The hurricane of fraud

Matt Taibbi on Bank of America:

There are two things every American needs to know about Bank of America.

The first is that it’s corrupt. This bank has systematically defrauded almost everyone with whom it has a significant business relationship, cheating investors, insurers, homeowners, shareholders, depositors, and the state. It is a giant, raging hurricane of theft and fraud, spinning its way through America and leaving a massive trail of wiped-out retirees and foreclosed-upon families in its wake.
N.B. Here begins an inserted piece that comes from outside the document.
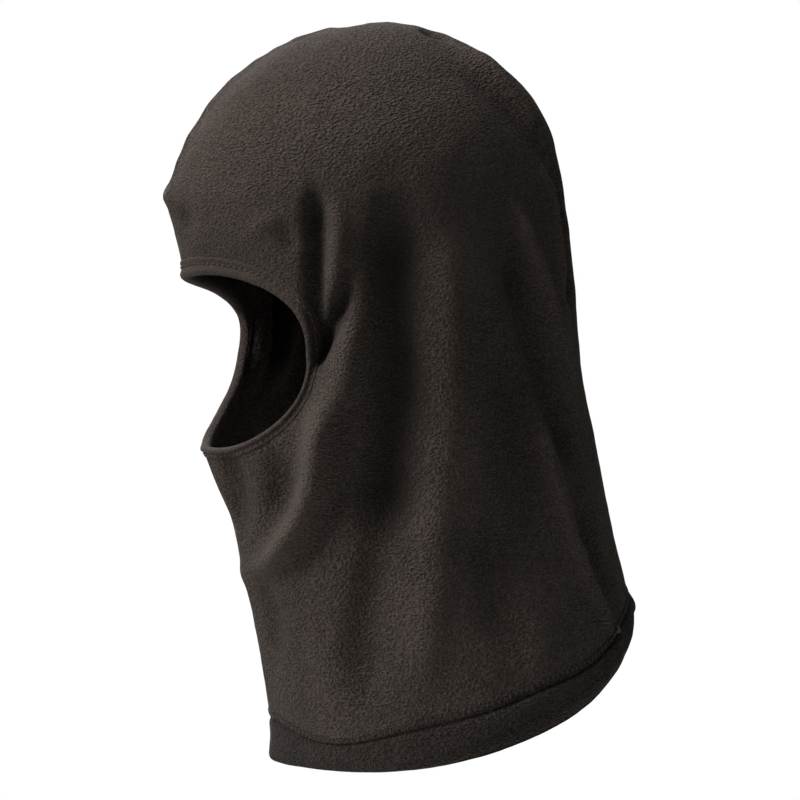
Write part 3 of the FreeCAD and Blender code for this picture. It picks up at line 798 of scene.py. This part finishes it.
def fleece(name, deep, mid, light, pebble=670.0, depth=0.0026):
    """Brushed fleece: crumbs that lie across the body and slant on the crown, fine fibres over them."""
    made, nodes, links, shader = material(name, 0.95, 0.03, 0.4, 0.06)
    place = nodes.new("ShaderNodeTexCoord").outputs["Object"]
    split = nodes.new("ShaderNodeSeparateXYZ")
    links.new(place, split.inputs[0])
    body = stretched(nodes, links, place, (1.0, 1.0, 1.4))
    crown = stretched(nodes, links, place, (1.0, 1.0, 1.5), (math.radians(-42), 0, 0))
    crumbs = [noise(nodes, links, at, pebble, 1.2, 0.5, 0.15) for at in (body, crown)]
    high = nodes.new("ShaderNodeMapRange")
    high.inputs["From Min"].default_value = -0.06
    high.inputs["From Max"].default_value = 0.02
    links.new(split.outputs["Z"], high.inputs["Value"])
    crumb = mixed(nodes, links, high.outputs["Result"], *crumbs)
    fibre = noise(nodes, links, body, 1500.0, 2.0, 0.6, 0.4)
    patch = noise(nodes, links, place, 26.0, 2.0, 0.5)
    height = maths(nodes, links, "ADD", crumb, maths(nodes, links, "MULTIPLY", fibre, 0.16))
    # The fold relief darkens the tone in the valleys and lightens it on the crests: painted shade in the fold
    # valleys and painted light on the fold crests.
    fold = nodes.new("ShaderNodeAttribute")
    fold.attribute_name = "relief"
    tone = maths(nodes, links, "ADD", crumb, maths(nodes, links, "MULTIPLY", fold.outputs["Fac"], 0.02))
    for unevenness, share in ((patch, 0.22), (fibre, 0.12)):
        centred = maths(nodes, links, "SUBTRACT", unevenness, 0.5)
        tone = maths(nodes, links, "ADD", tone, maths(nodes, links, "MULTIPLY", centred, share))
    links.new(ramp(nodes, links, tone, [(0.3, deep), (0.5, mid), (0.72, light)]), shader.inputs["Base Color"])
    bumped(nodes, links, shader, height, depth)
    return made


def thread_stuff(name, dark, light):
    made, nodes, links, shader = material(name, 0.6, 0.1, 0.4, 0.4)
    place = nodes.new("ShaderNodeTexCoord").outputs["Object"]
    twist = nodes.new("ShaderNodeTexWave")
    twist.inputs["Scale"].default_value = 900.0
    twist.inputs["Distortion"].default_value = 1.2
    twist.bands_direction = "DIAGONAL"
    links.new(place, twist.inputs["Vector"])
    wear = noise(nodes, links, place, 160.0, 2.0)
    strands = maths(nodes, links, "MULTIPLY", twist.outputs["Fac"], 0.6)
    tone = maths(nodes, links, "ADD", strands, maths(nodes, links, "MULTIPLY", wear, 0.4))
    links.new(ramp(nodes, links, tone, [(0.2, dark), (0.8, light)]), shader.inputs["Base Color"])
    bumped(nodes, links, shader, twist.outputs["Fac"], 0.00015)
    return made


def woven(name, dark, light, pitch, sheen=0.15, depth=0.0002):
    """Plain woven or knitted tape: two crossing sets of fine ribs."""
    made, nodes, links, shader = material(name, 0.75, sheen, 0.4, 0.35)
    place = nodes.new("ShaderNodeTexCoord").outputs["Object"]
    ribs = []
    for direction in ("X", "Z"):
        rib = nodes.new("ShaderNodeTexWave")
        rib.bands_direction = direction
        rib.inputs["Scale"].default_value = pitch
        rib.inputs["Distortion"].default_value = 0.3
        links.new(place, rib.inputs["Vector"])
        ribs.append(rib.outputs["Fac"])
    weave = maths(nodes, links, "MULTIPLY", *ribs)
    patch = noise(nodes, links, place, 90.0, 3.0)
    ribbed = maths(nodes, links, "MULTIPLY", weave, 0.7)
    tone = maths(nodes, links, "ADD", ribbed, maths(nodes, links, "MULTIPLY", patch, 0.45))
    links.new(ramp(nodes, links, tone, [(0.1, dark), (0.9, light)]), shader.inputs["Base Color"])
    bumped(nodes, links, shader, weave, depth)
    return made


def pale(name, colour):
    """Matt paper, very slightly uneven."""
    made, nodes, links, shader = material(name, 0.9, 0.0, 0.5, 0.1)
    grain = noise(nodes, links, nodes.new("ShaderNodeTexCoord").outputs["Object"], 60.0, 3.0)
    shaded = tuple(c * 0.985 for c in colour)
    links.new(ramp(nodes, links, grain, [(0.0, shaded), (1.0, colour)]), shader.inputs["Base Color"])
    return made


FLEECE = fleece("fleece", (0.020, 0.0157, 0.0133), (0.036, 0.0278, 0.0238), (0.054, 0.0420, 0.0361))
# A darker copy of the fleece for the hem band: painted shade where the band turns down and away from the
# light.
BAND_PAINTED_SHADE = fleece("fleece_band_painted_shade", (0.011, 0.0088, 0.0075), (0.020, 0.0158, 0.0135), (0.032, 0.0253, 0.0218))
BINDING = fleece(
    "binding_knit", (0.026, 0.0200, 0.0172), (0.035, 0.0272, 0.0234), (0.045, 0.0352, 0.0305), 700.0, 0.0012
)
THREAD = thread_stuff("sewing_thread", (0.016, 0.013, 0.0115), (0.040, 0.032, 0.028))
ELASTIC = woven("covered_elastic", (0.02, 0.019, 0.018), (0.06, 0.058, 0.055), 520.0)
LABEL = woven("label_satin", (0.42, 0.41, 0.385), (0.70, 0.69, 0.66), 640.0)

# ---------------------------------------------------------------- the pieces

shell = hood()
band = hem()
rim = binding()
standing = allowance()
cord_inside = elastic()
rim_stitches = topstitch()
hem_ticks = hem_bars("hem_seam_ticks", 20.9, 25.6, [-0.7, 0.12, 0.4, 0.3, -0.4], 3.0, 0.22, 0.3)
hem_loops = hem_bars("hem_overlock_loops", 19.4, 25.4, [-4.3, -4.9, -5.05, -4.85, -4.2], 4.2, 0.3, 1.3)
back_overlock = overlock()
brow_tack = bartack("forehead_tack", 0.0, 3.0, (1.9, 0.0), (0.0, 1.0), 0.15)
dot_run = float(hem_run(np.array([2.42]), np.array([23.5]))[0])
hem_tack = bartack("hem_tack", 2.42, dot_run, (0.6, 1.9), (1.0, -0.3), 1.15)
tape = label()
tape_stitches = label_threads()

PIECES = [
    (shell, "hood", "hood_shell", "fleece", FLEECE),
    (band, "hood", "bottom_hem_band", "fleece", BAND_PAINTED_SHADE),
    (standing, "hood", "seam_allowance", "fleece", FLEECE),
    (rim, "hood", "face_binding", "binding", BINDING),
    (cord_inside, "hood", "face_elastic", "elastic", ELASTIC),
    (rim_stitches, "hood", "face_topstitch", "thread", THREAD),
    (hem_ticks, "hood", "hem_seam_thread", "thread", THREAD),
    (hem_loops, "hood", "hem_overlock_thread", "thread", THREAD),
    (back_overlock, "hood", "crown_back_seam_thread", "thread", THREAD),
    (brow_tack, "hood", "forehead_bartack", "thread", THREAD),
    (hem_tack, "hood", "hem_bartack", "thread", THREAD),
    (tape, "label", "care_label", "label", LABEL),
    (tape_stitches, "label", "label_stitching", "thread", THREAD),
]
for piece, body, cad_node, slot, stuff in PIECES:
    piece.data.materials.clear()
    piece.data.materials.append(stuff)
    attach(piece, body)
    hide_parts(cad_node)

# ---------------------------------------------------------------- stage, light and camera


def direction(azimuth, elevation):
    a, e = math.radians(azimuth), math.radians(elevation)
    return Vector((math.sin(a) * math.cos(e), -math.cos(a) * math.cos(e), math.sin(e)))


def aimed(thing, place, target):
    thing.location = place
    thing.rotation_euler = (target - place).to_track_quat("-Z", "Y").to_euler()
    bpy.context.scene.collection.objects.link(thing)
    return thing


FLOOR_DROP, FLOOR_REACH = 0.26, 1000.0          # metres under the hood, millimetres across
floor_z = CAD_LOW.z - FLOOR_DROP
edge = np.linspace(0, TURN, 96, endpoint=False)
disc = np.stack([np.cos(edge), np.sin(edge), 0 * edge], -1) * FLOOR_REACH
floor = mesh_piece("floor", disc + (0, 0, floor_z / MM), [range(len(edge))])
floor.data.materials.append(pale("floor_paper", (0.94, 0.94, 0.94)))

CAMERA_AZIMUTH, CAMERA_ELEVATION, CAMERA_DISTANCE = 74, 2.5, 1.5
back = direction(CAMERA_AZIMUTH, CAMERA_ELEVATION)
right = Vector((math.cos(math.radians(CAMERA_AZIMUTH)), math.sin(math.radians(CAMERA_AZIMUTH)), 0))
up = back.cross(right)
target = right * 0.018 - up * 0.103
lens = bpy.data.cameras.new("camera")
lens.lens, lens.sensor_width = 130.8, 36.0
lens.clip_start, lens.clip_end = 0.01, 60.0
viewpoint = target + back * CAMERA_DISTANCE
bpy.context.scene.camera = aimed(bpy.data.objects.new("camera", lens), viewpoint, target)


def area_light(name, place, size, power, spread):
    lamp = bpy.data.lights.new(name, "AREA")
    lamp.shape, lamp.size, lamp.energy = "DISK", size, power
    lamp.spread = math.radians(spread)
    aimed(bpy.data.objects.new(name, lamp), place, target)


area_light("key", target + back * 0.75 - right * 1.5 + up * 1.1, 0.95, 8.0, 60)
area_light("top", target + back * 0.3 - right * 0.5 + up * 1.75, 0.9, 6.4, 80)
area_light("rear", target - back * 1.3 - right * 0.5 + up * 0.8, 0.9, 6.0, 90)

# A white background that lights the scene only weakly.
SKY_LIGHT, SKY_STRENGTH = (0.95, 1.0, 0.94), 0.15
world = bpy.data.worlds.new("studio")
world.use_nodes = True
nodes, links = world.node_tree.nodes, world.node_tree.links
sky = nodes["Background"]
seen = nodes.new("ShaderNodeLightPath").outputs["Is Camera Ray"]
links.new(mixed(nodes, links, seen, SKY_LIGHT, (1.0, 1.0, 1.0)), sky.inputs["Color"])
level = nodes.new("ShaderNodeMapRange")
level.inputs["To Min"].default_value = SKY_STRENGTH
level.inputs["To Max"].default_value = 1.0
links.new(seen, level.inputs["Value"])
links.new(level.outputs["Result"], sky.inputs["Strength"])
bpy.context.scene.world = world
bpy.context.scene.view_settings.view_transform = "Standard"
The second is that all of us, as taxpayers, are keeping that hurricane raging. Bank of America is not just a private company that systematically steals from American citizens: it’s a de facto ward of the state that depends heavily upon public support to stay in business. In fact, without the continued generosity of us taxpayers, and the extraordinary indulgence of our regulators and elected officials, this company long ago would have been swallowed up by scandal, mismanagement, prosecution and litigation, and gone out of business. It would have been liquidated and its component parts sold off, perhaps into a series of smaller regional businesses that would have more respect for the law, and be more responsive to their customers.

But Bank of America hasn’t gone out of business, for the simple reason that our government has decided to make it the poster child for the “Too Big To Fail” concept. Because it is considered a “systemically important institution” whose collapse would have a major, Lehman-Brothers-style impact on the economy, two consecutive presidential administrations have taken extraordinary measures to keep Bank of America in business, despite a staggering recent legacy of corruption schemes, many of which were simply overlooked by regulators.

The frightening thing is that this isn’t rhetorical exaggeration. The real case is almost surely much worse than Taibbi paints it. And he asks a very pertinent question of so-called conservatives.

“When did we make it the job of the taxpayer to buy failed companies, and rescue companies from their own bad decisions? How is that conservative?”